Russia’s financial system is reportedly coming under more strain as Moscow’s war on Ukraine nears the end of its fourth full year.
The White House is seeking to revive peace talks this weekend with Ukrainian President Volodymyr Zelensky due to meet President Donald Trump in Florida on Sunday. Russian forces stepped up their bombardment of Ukraine ahead of the meeting, but prolonged fighting presents risks for the economy.
“A banking crisis is possible,” a Russian official told the Washington Post recently on condition of anonymity. “A nonpayments crisis is possible. I don’t want to think about a continuation of the war or an escalation.”
Russia’s economy was surprisingly resilient in the face of severe Western sanctions after President Vladimir Putin launched his invasion of Ukraine in early 2022. That’s as China and India were eager to snap up cheap Russian oil, keeping the Kremlin’s coffers full and providing revenue for its military.
But more recently, energy prices have slumped while Europe and the U.S. have tightened sanctions. Oil and gas revenue has tumbled 22% in the first 11 months of the year, and Reuters estimated that December proceeds are on pace to sink nearly 50%.

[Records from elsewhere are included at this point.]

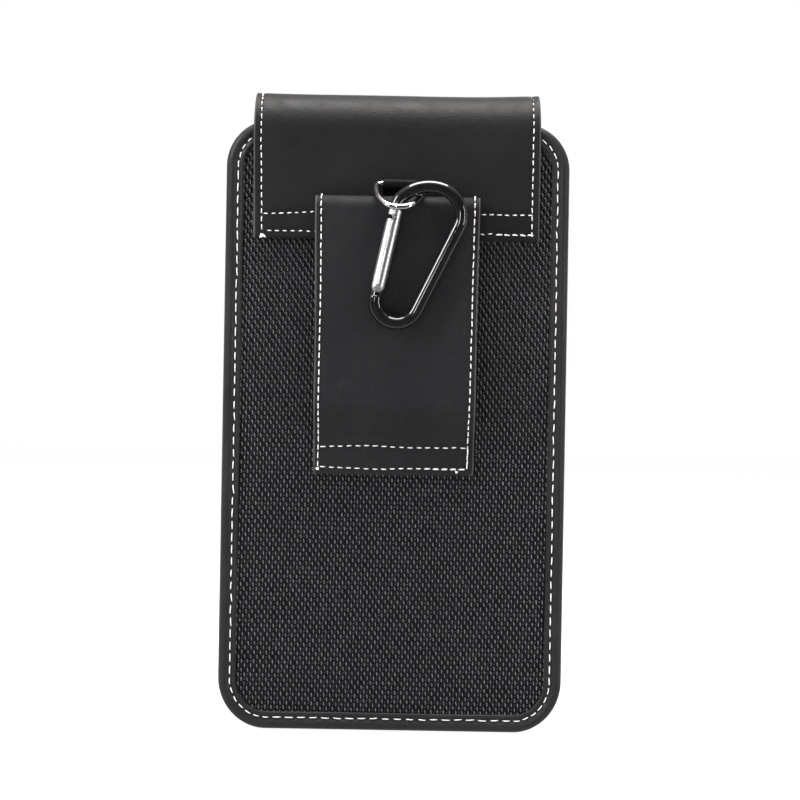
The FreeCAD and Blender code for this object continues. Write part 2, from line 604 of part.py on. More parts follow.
into_corner = math.degrees(math.atan2(corner.y - side.y, corner.x - side.x))
into_tip = math.degrees(math.atan2(tip.y - side.y, tip.x - side.x))
ring_names = chain(ring_line, [
    run(Vector(corner_left.x, 0, 0), Vector(corner.x, 0, 0)),
    bend(corner, size("sizes.ring_corner"), -90, into_corner),
    bend(side, size(SIDE_BEND), into_corner, into_tip),
    bend(tip, size("sizes.ring_tip"), into_tip, 180 - into_tip),
    bend(side_left, size(SIDE_BEND), 180 - into_tip, 180 - into_corner),
    bend(corner_left, size("sizes.ring_corner"), 180 - into_corner, 270),
], closed=True)
hold(ring_line, "Radius", "sizes.ring_corner", ring_names[1])
hold(ring_line, "Radius", "sizes.ring_tip", ring_names[3])
hold(ring_line, "Radius", "sizes.ring_corner", ring_names[5])
hold_point(ring_line, ring_names[2], 3, f"-{SIDE_X}", "sizes.ring_shoulder")
hold_point(ring_line, ring_names[3], 3, "0", TIP_Y)
hold_point(ring_line, ring_names[4], 3, SIDE_X, "sizes.ring_shoulder")
wire_section(ring, ring_line, "sizes.ring_wire")
placed(ring, "sizes.ring_shift", BAR_Y, BAR_Z, Vector(1, 0, 0), "180 + sizes.ring_slope")

# The carabiner's wire: nose, wide top bend, shoulder, straight side, lower bend and hinge stub.
carabiner = new_body("carabiner_body")
spine = on_plane(carabiner, "XZ_Plane", "carabiner_line", CARABINER_Y)
foot = Vector(size("sizes.foot_across"), size("sizes.foot_height"), 0)
shoulder = Vector(size("sizes.shoulder_across"), size("sizes.shoulder_height"), 0)
foot_radius, shoulder_radius = size("sizes.foot_radius"), size("sizes.shoulder_radius")
head_radius, nose_radius = size("sizes.head_radius"), size("sizes.nose_radius")
head_turn, lean = size("sizes.head_turn"), size("sizes.gate_lean")
head = polar(shoulder, shoulder_radius - head_radius, head_turn)
hinge = Vector(size(HINGE_X), size(HINGE_Z), 0)
up_gate, off_gate = polar(Vector(), 1, 90 - lean), polar(Vector(), 1, -lean)
from_head = hinge + off_gate * nose_radius - head
along = from_head.dot(up_gate)
reach = (head_radius - nose_radius) ** 2 - from_head.dot(from_head) + along ** 2
nose_foot = math.sqrt(reach) - along
nose = hinge + up_gate * nose_foot + off_gate * nose_radius
nose_turn = math.degrees(math.atan2(nose.y - head.y, nose.x - head.x))
side_run = foot - shoulder
side_turn = math.degrees(math.atan2(side_run.y, side_run.x)) + 90
side_turn -= math.degrees(math.asin((shoulder_radius - foot_radius) / side_run.Length))
stub_top = size(f"{HEEL} + sizes.heel_gap")
names = chain(spine, [
    run(hinge + up_gate * size(NOSE_TOP), hinge + up_gate * nose_foot),
    bend(nose, nose_radius, 180 - lean, nose_turn),
    bend(head, head_radius, nose_turn, head_turn),
    bend(shoulder, shoulder_radius, head_turn, side_turn),
    run(polar(shoulder, shoulder_radius, side_turn), polar(foot, foot_radius, side_turn)),
    bend(foot, foot_radius, side_turn, -180 - lean),
    run(polar(foot, foot_radius, 180 - lean), hinge - up_gate * stub_top),
], closed=False)
hold(spine, "Radius", "sizes.nose_radius", names[1])
hold(spine, "Radius", "sizes.head_radius", names[2])
hold(spine, "Radius", "sizes.shoulder_radius", names[3])
hold(spine, "Radius", "sizes.foot_radius", names[5])
hold_point(spine, names[3], 3, "sizes.shoulder_across", "sizes.shoulder_height")
hold_point(spine, names[5], 3, "sizes.foot_across", "sizes.foot_height")
hold_point(spine, names[0], 1, f"{HINGE_X} + {NOSE_TOP} * sin(sizes.gate_lean)",
           f"{HINGE_Z} + {NOSE_TOP} * cos(sizes.gate_lean)")
STUB_TOP = f"({HEEL} + sizes.heel_gap)"
hold_point(spine, names[6], 2, f"{HINGE_X} - {STUB_TOP} * sin(sizes.gate_lean)",
           f"{HINGE_Z} - {STUB_TOP} * cos(sizes.gate_lean)")
wire_section(carabiner, spine, "sizes.carabiner_wire")


def along_gate(sketch, corners):
    """Draws corners given as (off the gate's line, up the gate's line)."""
    turned = []
    for off, up, *radius in corners:
        across = f"({HINGE_X} + ({off}) * cos(sizes.gate_lean) + ({up}) * sin(sizes.gate_lean))"
        height = f"({HINGE_Z} - ({off}) * sin(sizes.gate_lean) + ({up}) * cos(sizes.gate_lean))"
        turned.append((across, height, *radius))
    draw(sketch, turned)


TONGUE_Y = f"({CARABINER_Y} - sizes.tongue_thick / 2)"
HALF_TONGUE = "(sizes.tongue_width / 2)"
TONGUE_ROUND = "(0.48 * sizes.tongue_width)"
heel_tongue = on_plane(carabiner, "XZ_Plane", "heel_tongue_outline", TONGUE_Y)
along_gate(heel_tongue, [(f"-{HALF_TONGUE}", f"-{STUB_TOP} - sizes.heel_gap"),
                         (HALF_TONGUE, f"-{STUB_TOP} - sizes.heel_gap"),
                         (HALF_TONGUE, HALF_TONGUE, TONGUE_ROUND),
                         (f"-{HALF_TONGUE}", HALF_TONGUE, TONGUE_ROUND)])
pad(carabiner, "heel_tongue", heel_tongue, "sizes.tongue_thick")
nose_tongue = on_plane(carabiner, "XZ_Plane", "nose_tongue_outline", TONGUE_Y)
NOSE_END = f"({NOSE_TOP} - sizes.nose_tongue)"
along_gate(nose_tongue, [(f"-{HALF_TONGUE}", NOSE_END, TONGUE_ROUND),
                         (HALF_TONGUE, NOSE_END, TONGUE_ROUND),
                         (HALF_TONGUE, f"{NOSE_TOP} + sizes.nose_gap"),
                         (f"-{HALF_TONGUE}", f"{NOSE_TOP} + sizes.nose_gap")])
pad(carabiner, "nose_tongue", nose_tongue, "sizes.tongue_thick")
CATCH_UP = "(sizes.gate_length - sizes.catch_drop)"
pin_holes = on_plane(carabiner, "XZ_Plane", "pin_holes", TONGUE_Y)
circle(pin_holes, HINGE_X, HINGE_Z, "sizes.pin_across")
circle(pin_holes, f"{HINGE_X} + {CATCH_UP} * sin(sizes.gate_lean)",
       f"{HINGE_Z} + {CATCH_UP} * cos(sizes.gate_lean)", "sizes.catch_across")
pocket(carabiner, "pin_holes_cut", pin_holes, "sizes.tongue_thick")


def in_gate_frame(label):
    """A sub-part drawn with the hinge at its origin and the gate upright, then leaned into place."""
    body = new_body(label)
    placed(body, HINGE_X, CARABINER_Y, HINGE_Z, Vector(0, 1, 0), "sizes.gate_lean")
    return body


def pin(label, up, diameter):
    """A cross pin through the gate's line."""
    body = in_gate_frame(label)
    sketch = on_plane(body, "XZ_Plane", f"{label}_outline")
    circle(sketch, "0", up, diameter)
    pad(body, f"{label}_shank", sketch, "0.92 * sizes.gate_across", both_ways=True)


pin("gate_hinge_pin", "0", "sizes.pin_across")
pin("nose_catch_pin", CATCH_UP, "sizes.catch_across")

# The gate: a turned tube, slotted for the tongues at both ends, with a bore for its spring.
gate = in_gate_frame("carabiner_gate")
gate_sketch = on_plane(gate, "XY_Plane", "gate_section")
circle(gate_sketch, "0", "0", "sizes.gate_across")
pad(gate, "gate_barrel", gate_sketch, "sizes.gate_length")
heel = gate.newObject("PartDesign::AdditiveSphere", "gate_heel")
heel.setExpression("Radius", HEEL)
doc.recompute()
HALF_SLOT = f"({SLOT_WIDTH} / 2)"
BEYOND = "(2 * sizes.gate_across)"


def gate_slot(name, low, high):
    """A slot across the gate, open to both sides."""
    sketch = on_plane(gate, "YZ_Plane", f"{name}_outline")
    draw(sketch, box_outline(f"-{HALF_SLOT}", HALF_SLOT, low, high))
    pocket(gate, name, sketch, BEYOND, both_ways=True)


gate_slot("heel_slot", f"-{BEYOND}", "sizes.heel_slot")
gate_slot("nose_slot", "sizes.gate_length - sizes.nose_slot", f"sizes.gate_length + {HEEL}")
hinge_bore = on_plane(gate, "XZ_Plane", "hinge_bore_outline")
circle(hinge_bore, "0", "0", "sizes.pin_across + 2 * sizes.pin_gap")
pocket(gate, "hinge_bore", hinge_bore, BEYOND, both_ways=True)
HALF_NOTCH = "(sizes.catch_across / 2 + sizes.catch_gap)"
catch_notch = on_plane(gate, "XZ_Plane", "catch_notch_outline")
draw(catch_notch, box_outline(f"-{BEYOND}", HALF_NOTCH, f"{CATCH_UP} - {HALF_NOTCH}",
                              f"{CATCH_UP} + {HALF_NOTCH}"))
pocket(gate, "catch_notch", catch_notch, BEYOND, both_ways=True)
spring_bore = on_plane(gate, "XY_Plane", "spring_bore_outline", "sizes.heel_slot + sizes.gate_bore_length")
circle(spring_bore, "0", "0", "sizes.gate_bore")
pocket(gate, "spring_bore", spring_bore, "sizes.gate_bore_length")

plunger = in_gate_frame("gate_plunger")
plunger_sketch = on_plane(plunger, "XY_Plane", "plunger_section", "sizes.heel_slot")
SLIDING = "(sizes.gate_bore - 2 * sizes.plunger_gap)"
circle(plunger_sketch, "0", "0", SLIDING)
pad(plunger, "plunger_rod", plunger_sketch, "sizes.plunger_length")

spring = in_gate_frame("gate_spring")
spring_sketch = on_plane(spring, "XY_Plane", "spring_section", "sizes.heel_slot + sizes.plunger_length")
circle(spring_sketch, "0", "0", SLIDING)
circle(spring_sketch, "0", "0", f"{SLIDING} - 2 * sizes.spring_wire")
pad(spring, "spring_tube", spring_sketch, "sizes.gate_bore_length - sizes.plunger_length")

doc.recompute()
for item in doc.Objects:
    if {"Invalid", "Error"} & set(item.State):
        raise ValueError(f"{item.Label} did not build: {item.State}")
os.makedirs("parts", exist_ok=True)
for node in NODES:
    shape = node.Shape
    if shape.isNull() or not shape.isValid() or len(shape.Solids) != 1:
        raise ValueError(f"{node.Label} is not one sound solid")
    shape.exportStep(f"parts/{node.Label}.step")
    box = shape.BoundBox
    print(f"{node.Label:20s} {shape.Volume:9.1f}  x {box.XMin:7.2f} {box.XMax:7.2f}"
          f"  y {box.YMin:7.2f} {box.YMax:7.2f}  z {box.ZMin:8.2f} {box.ZMax:7.2f}")
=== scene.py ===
import json
import math
from collections import namedtuple

import bmesh
import bpy
import numpy as np
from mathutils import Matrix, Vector


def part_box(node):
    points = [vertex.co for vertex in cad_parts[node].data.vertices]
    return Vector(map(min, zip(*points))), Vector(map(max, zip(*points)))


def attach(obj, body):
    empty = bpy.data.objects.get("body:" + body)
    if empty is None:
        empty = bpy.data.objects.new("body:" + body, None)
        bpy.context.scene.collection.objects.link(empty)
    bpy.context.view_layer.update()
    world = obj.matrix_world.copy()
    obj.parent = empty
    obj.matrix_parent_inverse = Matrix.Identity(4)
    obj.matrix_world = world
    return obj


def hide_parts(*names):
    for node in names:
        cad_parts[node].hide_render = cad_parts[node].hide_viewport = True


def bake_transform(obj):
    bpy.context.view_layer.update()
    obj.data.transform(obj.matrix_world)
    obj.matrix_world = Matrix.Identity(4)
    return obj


# The looks of the phone belt holster. Shapes are worked out in millimetres in the row's frame, with X
# along the belt, Z up and -Y towards the belt loop, and are written to the meshes in metres.

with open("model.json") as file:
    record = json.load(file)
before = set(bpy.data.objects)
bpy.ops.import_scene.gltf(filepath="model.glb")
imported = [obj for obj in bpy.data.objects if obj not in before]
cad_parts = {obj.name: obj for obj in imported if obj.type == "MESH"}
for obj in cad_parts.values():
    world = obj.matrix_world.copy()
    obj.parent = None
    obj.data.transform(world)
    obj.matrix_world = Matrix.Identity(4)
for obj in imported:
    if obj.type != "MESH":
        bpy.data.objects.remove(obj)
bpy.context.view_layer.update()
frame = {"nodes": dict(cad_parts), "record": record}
MM = 0.001
rng = np.random.default_rng(11)
Box = namedtuple("Box", "left near low right far high")


def box_mm(node):
    """A node's box at rest, in millimetres to a thousandth. Near is the side of the belt loop."""
    return Box(*(round(value / MM, 3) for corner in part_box(node) for value in corner))


def joint_mm(name):
    """A joint's place, in millimetres to a thousandth."""
    joint = next(joint for joint in frame["record"]["behaviour"]["joints"] if joint["name"] == name)
    return [round(value / MM, 3) for value in joint["pos_m"]]


# ---- materials

# The noise in the materials, in waves per metre.
CLOUDS, SPECKLES, SMEARS, SWELLS = 45, 2600, 260, 120
PATCHES, MARKS, STAINS = 900, 900, 240


def new_material(name):
    """An empty node material, with its nodes, its links and its output."""
    material = bpy.data.materials.new(name)
    material.use_nodes = True
    nodes, links = material.node_tree.nodes, material.node_tree.links
    nodes.clear()
    return material, nodes, links, nodes.new("ShaderNodeOutputMaterial")


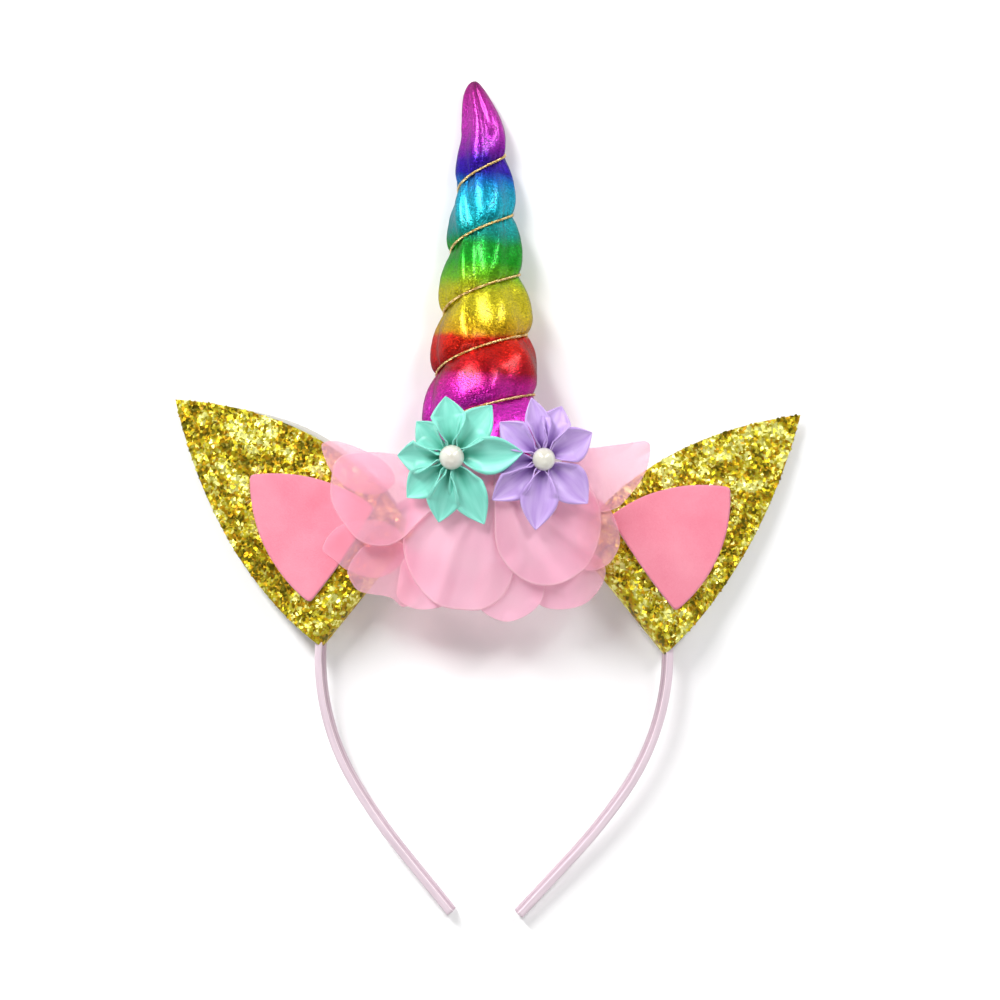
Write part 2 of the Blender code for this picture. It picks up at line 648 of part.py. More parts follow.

To cover the shortfall in energy revenue, Moscow has tapped its sovereign wealth fund. But that is running out now too, so the government has resorted to raising more revenue via tax hikes.
Meanwhile, a tight labor market and high inflation have forced the central bank to keep interest rates high, and recent easing has failed to prevent spending declines in several consumer categories.
With companies feeling the squeeze of high rates and weaker consumption, Russian data show unpaid wages nearly tripled in October from a year ago to more than $27 million, with the Post adding that furloughs and shorter workweeks are also becoming more common.
As a result, more consumers are having trouble servicing their loans. Given the headwinds, the Russian official warning of a banking or nonpayment crisis isn’t the first of its kind.
In June, Russian banks raised red flags on a potential debt crisis as high interest rates weigh on borrowers’ ability to service loans. Also that month, the head of the Russian Union of Industrialists and Entrepreneurs warned many companies were in “a pre-default situation.”
And in September, Sberbank CEO German Gref, one of Russia’s top banking chiefs, said the economy was in “technical stagnation,” following his warnings in July and August that growth was close to zero.
The Center for Macroeconomic Analysis and Short-Term Forecasting, a state-backed Russian think tank, said this month the country could face a banking crisis by next October if loan troubles worsen and depositors pull out their funds, according to the Post.
“The situation in the Russian economy has deteriorated markedly,” wrote Dmitry Belousov, head of the think tank, in a note seen by the Financial Times. “The economy has entered the brink of stagflation for the first time since early 2023.”